I now have a suspicion of what has happened but need a little more time to investigate. As I currently don’t have a reproducer here I may well have to ask you both to test a proposed fix (pending); assuming I don’t manage to reproduce this issue locally.

Thanks for your persistence on this one and I hope to have a proposed fix in due course, all interim progress will be noted in the referenced issue.

Happy to test. Just let me know. Btw a scrub run manually on the cli works fine.
Also is there a feature request to add a “run now” option for scheduled tasks?

Happy to test as well!

@magicalyak and @peter Thanks to both of you for offering to help.

Could you both look to see if you have any scrubs in the ‘Task history’ (clicking on “Last run” entry) for the problem pool that are in status ‘running’ or ‘started’, I’ve got a hunch? It may be that if there are multiple instances of these states in the history that we trip ourselves up.

Thanks. Still trying to fathom the cause!

Hi

Happy to help!

I checked the task history, se appended screen dump. There are only finished and “error” entries. The last four ended with “error”; and one more between successful ones. Another thing I notice is that they all appear to finish in about 2 seconds. However, if I do btrtfs scrub status -R it is correctly reported as taking almost 3 hours so I assume the web UI reporting is just an cosmetic issue.

I will check later tonight if I can run scrub jobs manually and/or if it helps to delete and reschedule the job. Another thought; what if I manually clear the the history file?

[root@nitrogen ~]# btrfs scrub status -R /mnt2/pool-1
scrub status for 2815c029-9214-4217-9571-2d7fb501da0c
scrub started at Mon Jul 24 01:42:02 2017 and finished after 02:48:09
data_extents_scrubbed: 58144551
tree_extents_scrubbed: 318195
data_bytes_scrubbed: 3700702498816
tree_bytes_scrubbed: 5213306880
read_errors: 0
csum_errors: 0
verify_errors: 0
no_csum: 223040
csum_discards: 0
super_errors: 0
malloc_errors: 0
uncorrectable_errors: 0
unverified_errors: 0
corrected_errors: 0
last_physical: 3778576121856

Not running, last run is error only. I recreated them earlier this week.

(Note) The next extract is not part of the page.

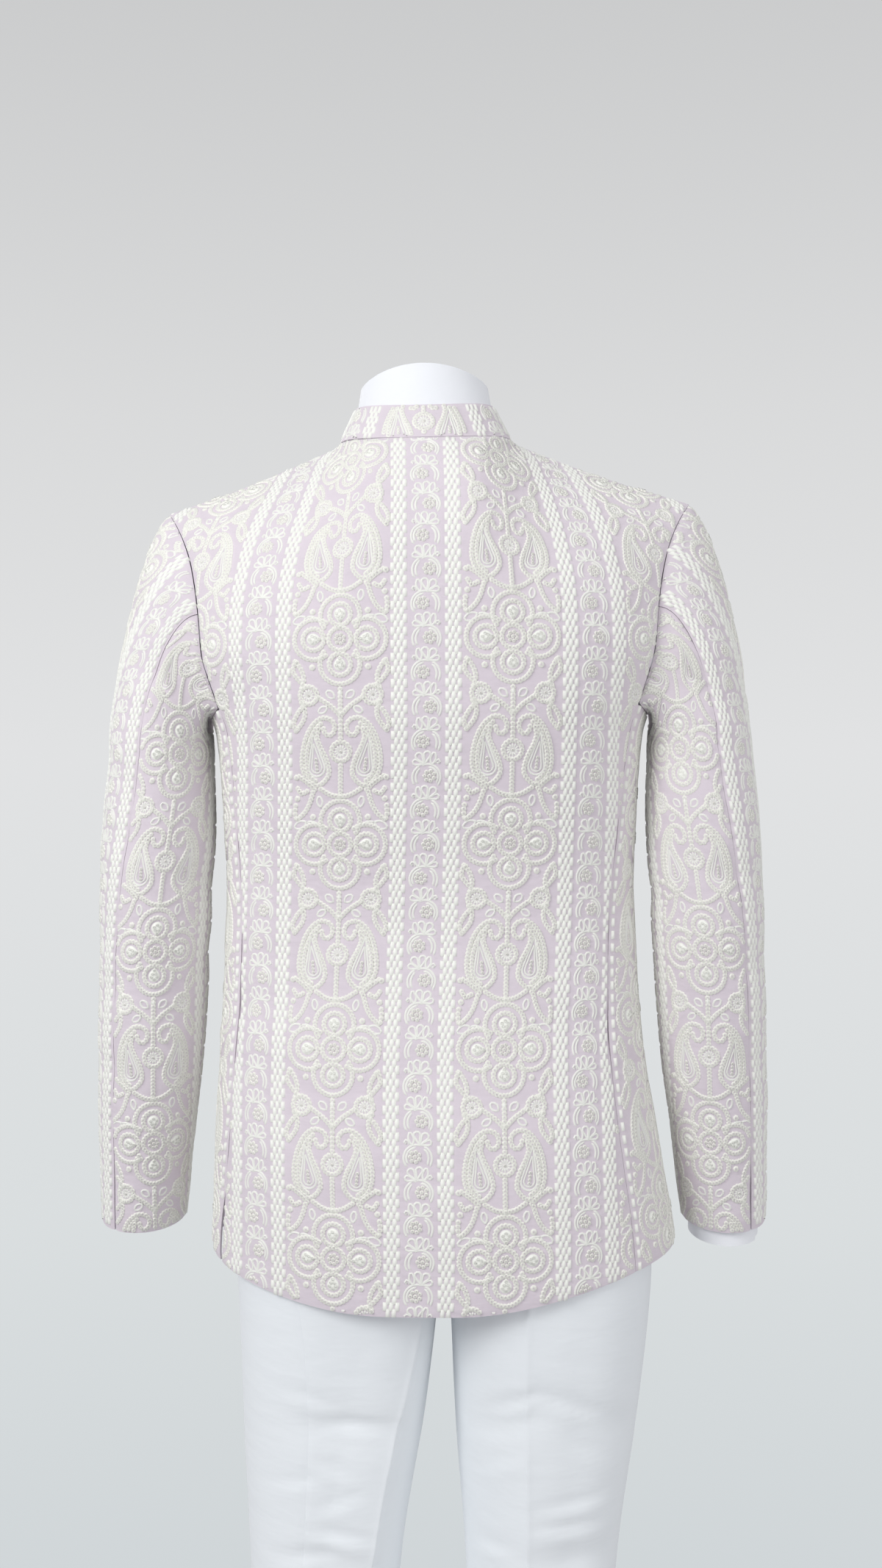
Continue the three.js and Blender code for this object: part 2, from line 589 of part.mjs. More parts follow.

@peter and @magicalyak Thanks for the feedback / info.

Funny you should say that, as if one removes a scheduled scrub via the bin icon in Actions it removes the history of that scrub and re-instating the same scrub will not give access to the same scrub history. However the pool details page retains a list of all scrubs done, manual (via Web-UI) or scheduled. My current thought is that you both have duplicate pid (in this case process id of the scrub job) entries against a pool in your storageadmin_poolscrub database tables. I’ll try and work out an sql command to extract this info by way of a test. I’m a bit rubbish at sql so this may take me some time.

Thank folks, I think that’s given me another angle to explore. Back in a bit.

@peter and @magicalyak

OK so I think this might be worth a try. If you execute the following command (carefully) as root to see if your systems have duplicate pid (process id) entries for a given pool in storageadmin_poolscrub:

psql -U rocky storageadmin

pass=rocky

SELECT pool_id,pid,count(*) FROM storageadmin_poolscrub GROUP BY pool_id,pid HAVING count(*) >1;

and if you could past the output (if any) here that might help; still a little in the dark on this one unfortunately.

And to exit the postgresql console enter the following:

\q

Also do either of you have > 1 scrub jobs listed as started or running in the pools detail page scrub tab.

I’ll have to leave this one for a bit and circle back around to it as this may not be the tree to bark up.

Cheers.